Los del Carnaval en serio y por derecho, los que mueren por Cádiz sin que nadie pida cadáveres, los que mandan en esta ciudad ahora, han decidido añadir a su lenguaje imperante palabras como "industria" y "economía". Es obvio que si un espectáculo es capaz de reunir a miles de espectadores, sus autores e intérpretes se lleven gran parte del dinero que genere. Es natural y legítimo (ojalá que legal). Han de beneficiarse de lo que producen con su tiempo y su esfuerzo vocacional o profesional. Ya sean guitarras, tenores, autores o poetas (cosa distinta son los artesanos). De ahí a pretender que tal actividad deba tener forma de sector económico permanente dista un mundo, el suyo. Y ese planeta resulta lejano, ignoto, a los que habitamos en el espacio exterior, a los que el Falla no nos interesa, o ya no, o no tanto, o no todo el año, o dejó de interesarnos, a los que sólo le prestamos atención unas semanas, o nunca, a los que concebimos esa tradición festiva como emocionante ilusionismo callejero que se disuelve cuando entra en un despacho, en contacto con una hoja Excel. Declarar, además, que en Cádiz estamos obligados a convertir la copla en negocio "porque no hay muchas más alternativas" es la más vergonzosa derrota social y colectiva que pueda oírse, una rendición deprimente. Algunos lloramos por la falta de tales "alternativas", esas que empiezan en un colegio y acaban en un laboratorio o una factoría.

Cuando pasen algunos años, los que quieran analizar verán que un Gobierno local que manejaba los fondos de todos, llamado a gobernar para todos, dedicó la mayor parte de su esfuerzo y su tiempo, de su capacidad para cambiar las cosas, a minúsculos menesteres, a duelos de ninfas y elfos, a suplir todo evento por "batallas" de coplas, a remodelar jurados y normas, a pedir currículos de entendidos, a minireferéndums y palacios en el aire, a tratar de convertir en industria la afición con la que unos cuantos se buscan o mejoran la vida, a rodear de boato un rito maravilloso que otros tantos sólo adoran cuando es porque sí, cuando es un rato, sin porcentajes, IVA ni números.

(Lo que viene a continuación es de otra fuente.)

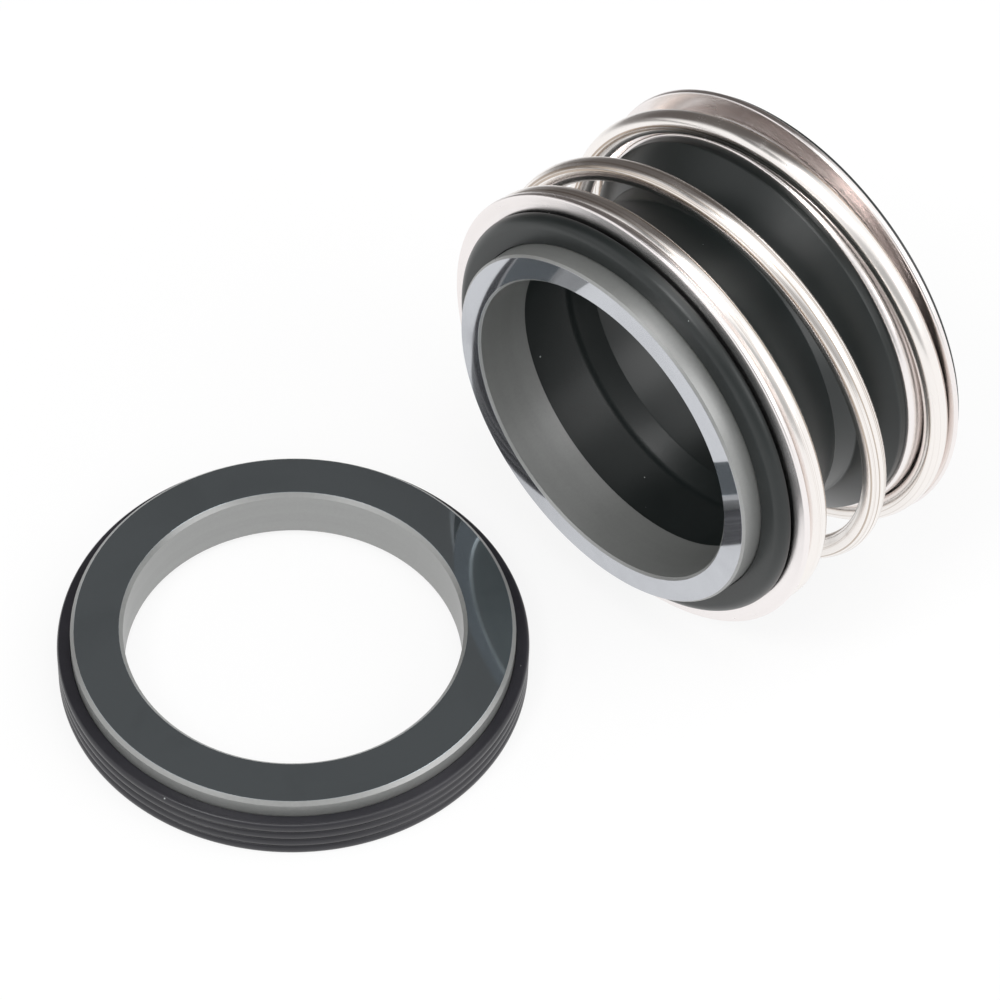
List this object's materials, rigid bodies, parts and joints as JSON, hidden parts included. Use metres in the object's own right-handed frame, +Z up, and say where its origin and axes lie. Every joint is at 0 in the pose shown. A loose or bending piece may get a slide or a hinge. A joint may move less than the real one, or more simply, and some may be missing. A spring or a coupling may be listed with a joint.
{
  "type": "component mechanical seal",
  "caption": "Rubber-bellows component mechanical seal: a spring-loaded rotating head with a ceramic face ring, and its ceramic seat in a ribbed rubber cup.",
  "frame": {"origin": "on the shaft axis, in the plane of the bellows' rear foot", "axes": "+X along the shaft from the running face to the foot, +Z up from the surface that head and seat lie on"},
  "size_m": [0.0963, 0.0751, 0.06],
  "materials": {
    "silicon_carbide": "satin",
    "polished_stainless": "polished",
    "spring_wire": "polished",
    "black_rubber": "matte"
  },
  "bodies": {
    "tail_and_seat": {"rear_spring_collar": "polished_stainless", "compression_spring": "spring_wire", "rubber_bellows": "black_rubber", "seat_ring": "silicon_carbide", "seat_cup": "black_rubber"},
    "face_unit": {"seal_face_ring": "silicon_carbide", "front_spring_collar": "polished_stainless"}
  },
  "joints": [
    {"name": "face_travel", "type": "slide", "parent": "tail_and_seat", "child": "face_unit", "axis": [1, 0, 0], "range_m": [0, 0.004], "stiffness_N_per_m": 3000, "deforming": ["compression_spring", "rubber_bellows"]}
  ]
}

Cuando un programa electoral tiene forma de pasodoble puede resultar conmovedor un rato pero luego es nada, histriónico, imposible.

Que lo piense uno cualquiera no importa. Un cretino más que confunde sus gustos con la realidad. Peor parece que lo rumien hace años en peñas y centros flamencosn (menos amigos y afines), los que hacen rock o blues (menos amigos y afines), jazz o teatro (menos amigos y afines). Quiñones lo vaticinó hace décadas. Ese año llevaba el tipo de Orwell. La profecía ya está aquí. Ahora manda ese Cádiz. Uno que adora que las comparsas se vuelvan sociedades, que entiende una pasión como refugio de parados o como pluriempleo, que confunde local de ensayos con centro de trabajo y ocio con negocio, diversión con adhesión. Es el Cádiz que, ahora, impone sus gustos. Siempre quiso y ahora puede. Igual tiene el respaldo de casi todos, de una gran mayoría. Igual no confunden sus gustos con el universo. Lo son.

Puede que seamos los demás los equivocados y, desde luego, los acorralados.